┌─ Data provided

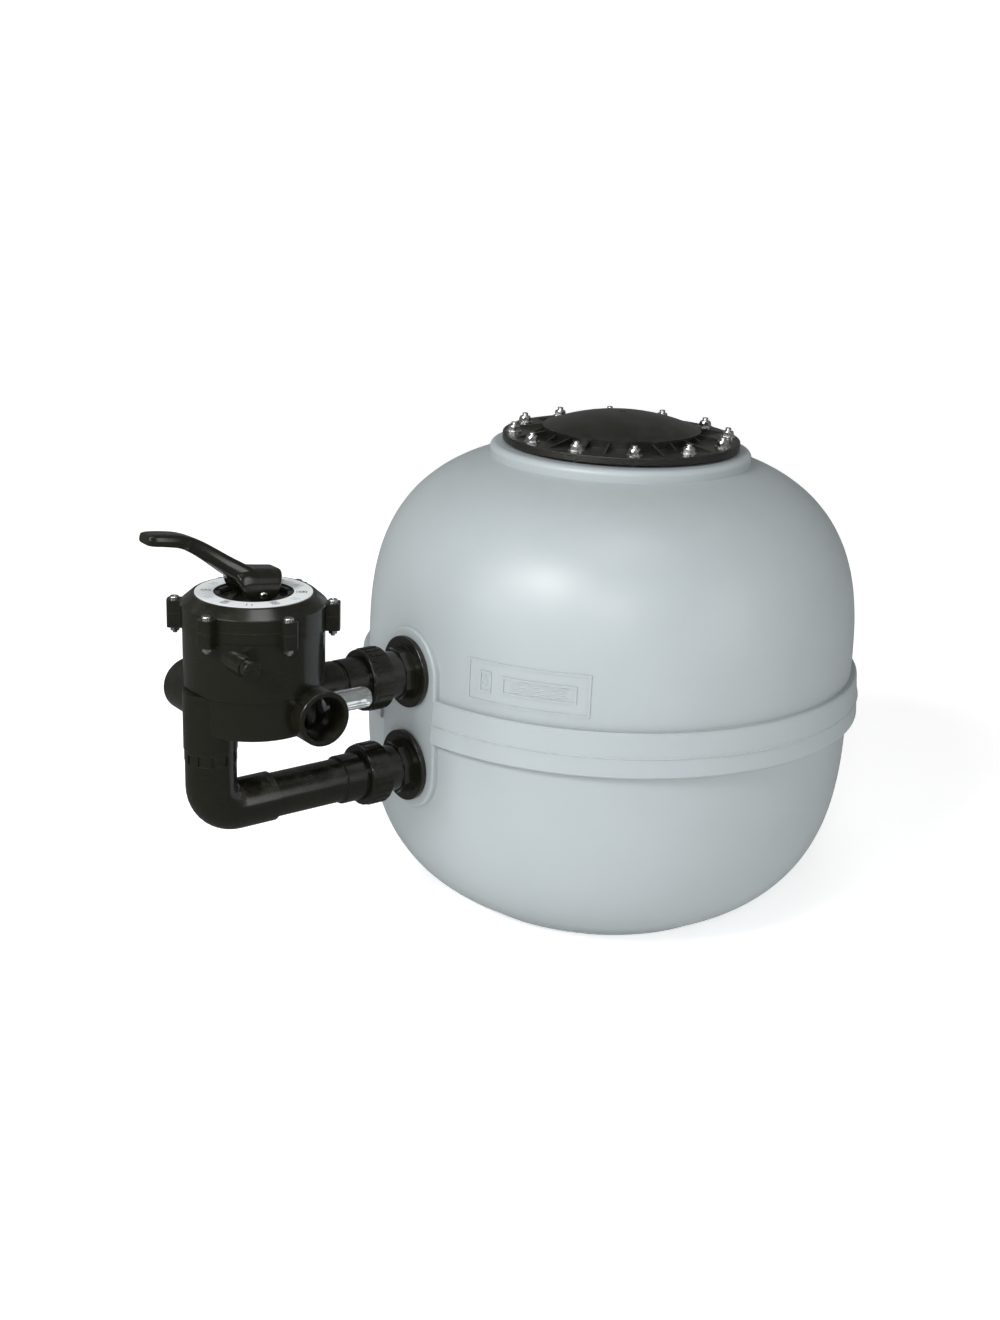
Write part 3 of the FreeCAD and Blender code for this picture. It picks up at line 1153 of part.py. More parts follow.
def top_diffuser():
    """Open funnel that turns the incoming water upwards and outwards."""
    a = PAD_A - DIFFUSER_A
    low = DIFFUSER_Z - DIFFUSER_H
    neck_r = INNER_BORE_R + INNER_SOCKET_WALL
    cone_z = low + 16.0
    rise = DIFFUSER_Z - cone_z
    neck = cylinder(neck_r, 16.0, spot(a, 0, low))
    cone = Part.makeCone(neck_r, DIFFUSER_R, rise, spot(a, 0, cone_z))
    room = Part.makeCone(neck_r - DIFFUSER_WALL, DIFFUSER_R - DIFFUSER_WALL, rise, spot(a, 0, cone_z))
    cuts = [room, cylinder(INNER_BORE_R, 15.0, spot(a, 0, low))]
    cuts.append(cylinder(INNER_PIPE_R - INNER_PIPE_WALL, 16.5, spot(a, 0, low)))
    solid = minus(fused([neck, cone]), cuts)
    slit = Part.makeBox(DIFFUSER_R, 3.0, rise - 9.0, spot(a + DIFFUSER_R, 1.5, cone_z + 5.0))
    return minus(solid, spread(slit, 12, spot(a, 0, 0), 0.0))


def lower_inner_pipe():
    start = inner_seat()
    end = PAD_A - SHANK_W + INNER_PLUG_L
    return inner_tube(spot(start, 0, LOWER_PORT_Z), end - start, OUT)


def centre_pipe():
    high = LOWER_PORT_Z - inner_seat()
    low = LATERAL_Z + COLLECTOR_H / 2.0 - 14.0
    return inner_tube(spot(0, 0, low), high - low, UP)


def collector_hub():
    low = LATERAL_Z - COLLECTOR_H / 2.0
    hub = cylinder(COLLECTOR_R, COLLECTOR_H, spot(0, 0, low))
    hub = hub.makeFillet(4.0, [e for e in hub.Edges if e.BoundBox.ZMin > low + COLLECTOR_H - 0.1])
    cuts = [cylinder(INNER_BORE_R, 15.0, spot(0, 0, low + COLLECTOR_H - 14.5))]
    cuts.append(cylinder(INNER_PIPE_R - INNER_PIPE_WALL, COLLECTOR_H - 5.0, spot(0, 0, low + 5.0)))
    socket = cylinder(LATERAL_R + SOCKET_GAP, COLLECTOR_R, turned(0, COLLECTOR_R - 12.0, LATERAL_Z), OUT)
    way = cylinder(LATERAL_R - LATERAL_WALL, COLLECTOR_R, spot(0, 0, LATERAL_Z), OUT)
    cuts += spread(socket, LATERAL_COUNT, ORIGIN) + spread(way, LATERAL_COUNT, ORIGIN)
    return minus(hub, cuts)


def laterals():
    start = COLLECTOR_R - 11.5
    end = shell_radius(LATERAL_Z - LATERAL_R, TANK_WALL) - LATERAL_CLEAR
    length = end - start
    finger = cylinder(LATERAL_R, length, spot(start, 0, LATERAL_Z), OUT)
    finger = finger.makeFillet(3.0, [e for e in finger.Edges if e.BoundBox.XMax < -end + 0.1])
    room = cylinder(LATERAL_R - LATERAL_WALL, length - LATERAL_WALL, spot(start, 0, LATERAL_Z), OUT)
    cuts = [room]
    run = length - 40.0
    for i in range(LATERAL_SLOTS):
        a = COLLECTOR_R + 14.0 + run * (i + 0.5) / LATERAL_SLOTS
        corner = Vector(-a, -LATERAL_R, LATERAL_Z - LATERAL_R - 2.0)
        cuts.append(Part.makeBox(SLOT_W, 2.0 * LATERAL_R, LATERAL_R - 1.0, corner))
    return Part.makeCompound(spread(minus(finger, cuts), LATERAL_COUNT, ORIGIN))


# ---------------------------------------------------------------- all pieces
PIECES = {
    "tank_lower_shell": lambda: tank_shell(False),
    "tank_upper_shell": lambda: tank_shell(True),
    "lid": lid,
    "lid_gasket": lid_gasket,
    "lid_studs": lid_studs,
    "lid_washers": lid_washers,
    "lid_nuts": lid_nuts,
    "upper_tank_connector": lambda: tank_connector(UPPER_PORT_Z),
    "lower_tank_connector": lambda: tank_connector(LOWER_PORT_Z),
    "upper_connector_seal": lambda: outer_seal(UPPER_PORT_Z),
    "lower_connector_seal": lambda: outer_seal(LOWER_PORT_Z),
    "upper_inner_seal": lambda: inner_seal(UPPER_PORT_Z),
    "lower_inner_seal": lambda: inner_seal(LOWER_PORT_Z),
    "upper_locknut": lambda: locknut(UPPER_PORT_Z),
    "lower_locknut": lambda: locknut(LOWER_PORT_Z),
    "upper_union_o_ring": lambda: union_o_ring(UPPER_PORT_Z),
    "lower_union_o_ring": lambda: union_o_ring(LOWER_PORT_Z),
    "upper_union_nut": lambda: union_nut(UPPER_PORT_Z),
    "lower_union_nut": lambda: union_nut(LOWER_PORT_Z),
    "upper_tailpiece": lambda: tailpiece(UPPER_PORT_Z),
    "lower_tailpiece": lambda: tailpiece(LOWER_PORT_Z),
    "upper_nipple": upper_nipple,
    "lower_pipe": lower_pipe,
    "riser_elbow": riser_elbow,
    "riser_adapter": riser_adapter,
    "valve_body": valve_body,
    "cover_o_ring": cover_o_ring,
    "valve_cover": valve_cover,
    "cover_screws": cover_screws,
    "cover_nuts": cover_nuts,
    "position_label": position_label,
    "spider_gasket": spider_gasket,
    "rotor": rotor,
    "stem_o_ring": stem_o_ring,
    "rotor_spring": rotor_spring,
    "spring_washer": spring_washer,
    "slip_washer": slip_washer,
    "handle_pin": handle_pin,
    "handle": handle,
    "sight_glass": sight_glass,
    "sight_glass_o_ring": sight_glass_o_ring,
    "gauge_plug": gauge_plug,
    "gauge_plug_o_ring": gauge_plug_o_ring,
    "drain_plug": drain_plug,
    "drain_seal": drain_seal,
    "upper_inner_pipe": upper_inner_pipe,
    "upper_inner_elbow": lambda: inner_elbow(PAD_A - DIFFUSER_A, UPPER_PORT_Z, True),
    "diffuser_riser": diffuser_riser,
    "top_diffuser": top_diffuser,
    "lower_inner_pipe": lower_inner_pipe,
    "lower_inner_elbow": lambda: inner_elbow(0.0, LOWER_PORT_Z, False),
    "centre_pipe": centre_pipe,
    "collector_hub": collector_hub,
    "laterals": laterals,
}

os.makedirs("parts", exist_ok=True)
for name, make in PIECES.items():
    shape = make()
    counts = [s.isValid() and s.Volume > 0 for s in shape.Solids]
    print(name, "solids", len(counts), "volume", round(shape.Volume), "ok", all(counts) and bool(counts))
    if not counts or not all(counts):
        raise RuntimeError("bad solid in " + name)
    shape.exportStep("parts/" + name + ".step")
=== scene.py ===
import math
import bmesh
import bpy
from bpy.props import FloatProperty, FloatVectorProperty, IntProperty, PointerProperty
from bpy.types import Operator, Panel, PropertyGroup
from mathutils import Matrix, Vector
from mathutils.bvhtree import BVHTree


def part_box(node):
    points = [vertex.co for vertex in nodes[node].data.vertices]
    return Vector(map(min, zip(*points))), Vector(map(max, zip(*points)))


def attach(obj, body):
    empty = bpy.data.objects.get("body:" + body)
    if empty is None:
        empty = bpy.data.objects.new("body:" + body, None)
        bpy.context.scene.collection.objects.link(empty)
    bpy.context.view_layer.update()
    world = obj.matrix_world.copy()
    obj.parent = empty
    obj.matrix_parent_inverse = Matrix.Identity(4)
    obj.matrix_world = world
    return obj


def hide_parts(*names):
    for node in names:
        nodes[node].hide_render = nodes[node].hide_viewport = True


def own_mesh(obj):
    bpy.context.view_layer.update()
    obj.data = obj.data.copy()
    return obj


bl_info = {
    "name": "Sand Filter Finish",
    "version": (1, 0, 0),
    "blender": (4, 5, 0),
    "location": "View3D > Sidebar > Filter",
    "description": "Finishes a side-mount sand filter: tank, bolted lid, unions, selector valve and lever",
    "category": "Object",
}

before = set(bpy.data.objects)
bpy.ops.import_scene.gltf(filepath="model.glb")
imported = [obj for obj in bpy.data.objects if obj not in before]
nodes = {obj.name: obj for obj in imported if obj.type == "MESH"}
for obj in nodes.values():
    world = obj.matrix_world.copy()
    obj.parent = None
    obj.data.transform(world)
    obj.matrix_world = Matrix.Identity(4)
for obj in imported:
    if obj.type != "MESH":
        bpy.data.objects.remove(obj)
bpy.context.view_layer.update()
MM = 0.001


def middle(node):
    """Middle of a node's box."""
    low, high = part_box(node)
    return (low + high) / 2


ALONG = Vector((1.0, 0.0, 0.0))
ACROSS = Vector((0.0, 1.0, 0.0))
UP = Vector((0.0, 0.0, 1.0))

# The selector valve's axis and the lever's pin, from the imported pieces.
VALVE_X = middle("slip_washer").x
PIN = middle("handle_pin")


# ---------------------------------------------------------------- sizes and colours
def length(name, description, default):
    return FloatProperty(name=name, description=description, default=default, unit="LENGTH", min=0.0)


def colour(name, description, default):
    return FloatVectorProperty(
        name=name, description=description, default=default, size=3, subtype="COLOR", min=0.0, max=1.0
    )


class FilterSizes(PropertyGroup):
    thread_pitch: length("Thread pitch", "Pitch of the lid's studs", 1.25 * MM)
    thread_depth: length("Thread depth", "Depth of the thread on the lid's studs", 0.55 * MM)
    stud_radius: length("Stud radius", "Outside radius of the lid's studs", 3.85 * MM)
    mark_line: length("Label line", "Width of the lines printed on the label", 1.2 * MM)
    relief: length("Relief", "Height of the waves moulded on the tank's plaque", 0.9 * MM)
    bead: length("Cement bead", "Half thickness of the cement bead round a glued pipe", 0.75 * MM)
    spring_turns: IntProperty(
        name="Spring turns", description="Free turns of the rotor's spring", default=5, min=2
    )
    spring_wire: length("Spring wire", "Radius of the spring's wire", 2.1 * MM)
    lever_voxel: length("Lever fineness", "Edge length of the lever's mesh while it is blended", 0.8 * MM)
    pin_slot: length("Fork slot", "Half width of the slot between the lever's cheeks", 11.3 * MM)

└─

## The problem
Repeat these lines exactly and nothing more: the one containing "if not counts", the one containing "obj.data = obj.data.copy()", and all the lines between.

## Result of the exercise
    if not counts or not all(counts):
        raise RuntimeError("bad solid in " + name)
    shape.exportStep("parts/" + name + ".step")
=== scene.py ===
import math
import bmesh
import bpy
from bpy.props import FloatProperty, FloatVectorProperty, IntProperty, PointerProperty
from bpy.types import Operator, Panel, PropertyGroup
from mathutils import Matrix, Vector
from mathutils.bvhtree import BVHTree


def part_box(node):
    points = [vertex.co for vertex in nodes[node].data.vertices]
    return Vector(map(min, zip(*points))), Vector(map(max, zip(*points)))


def attach(obj, body):
    empty = bpy.data.objects.get("body:" + body)
    if empty is None:
        empty = bpy.data.objects.new("body:" + body, None)
        bpy.context.scene.collection.objects.link(empty)
    bpy.context.view_layer.update()
    world = obj.matrix_world.copy()
    obj.parent = empty
    obj.matrix_parent_inverse = Matrix.Identity(4)
    obj.matrix_world = world
    return obj


def hide_parts(*names):
    for node in names:
        nodes[node].hide_render = nodes[node].hide_viewport = True


def own_mesh(obj):
    bpy.context.view_layer.update()
    obj.data = obj.data.copy()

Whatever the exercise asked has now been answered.